Promotional single by Keyshia Cole

from the album Calling All Hearts
- Released: November 21, 2010
- Recorded: 2010
- Genre: R&B
- Length: 4:01
- Label: Geffen
- Songwriters: Cole, E. Ortiz, K. Crowe, S. Jordan
- Producer: J.U.S.T.I.C.E. League

= Long Way Down (Keyshia Cole song) =

Long Way Down is a song by American R&B singer Keyshia Cole from her fourth studio album Calling All Hearts. This single was produced by J.U.S.T.I.C.E. League.

==Song information==
This song is about being in a relationship with someone sent from Heaven, very much related to her relationship with then fiancé, Daniel Gibson. Therefore, she says it's a Long Way Down falling from Heaven.
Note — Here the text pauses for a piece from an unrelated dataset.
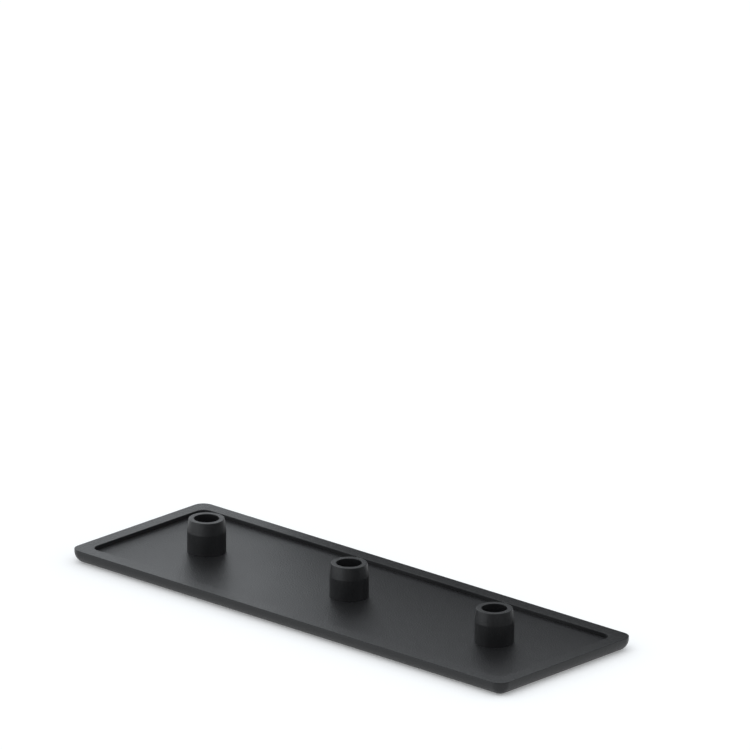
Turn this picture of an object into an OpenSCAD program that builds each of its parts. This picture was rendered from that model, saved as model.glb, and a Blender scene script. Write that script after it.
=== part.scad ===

She also states the disadvantages of her previous relationship and saying that's not what she wants anymore. It is believed to be written after she met her fiancée.

==Music video==
The video was directed by Benny Boom in Los Angeles and features Daniel Gibson opposite Cole. Cole premiered the video for this song at 106 and Park along with "I Ain't Thru" with Nicki Minaj on November 29, 2010.

==Chart performance==
Although not officially released as a commercial single, "Long Way Down" made its way on the Billboard US Hot R&B/Hip-Hop Songs chart at number 91.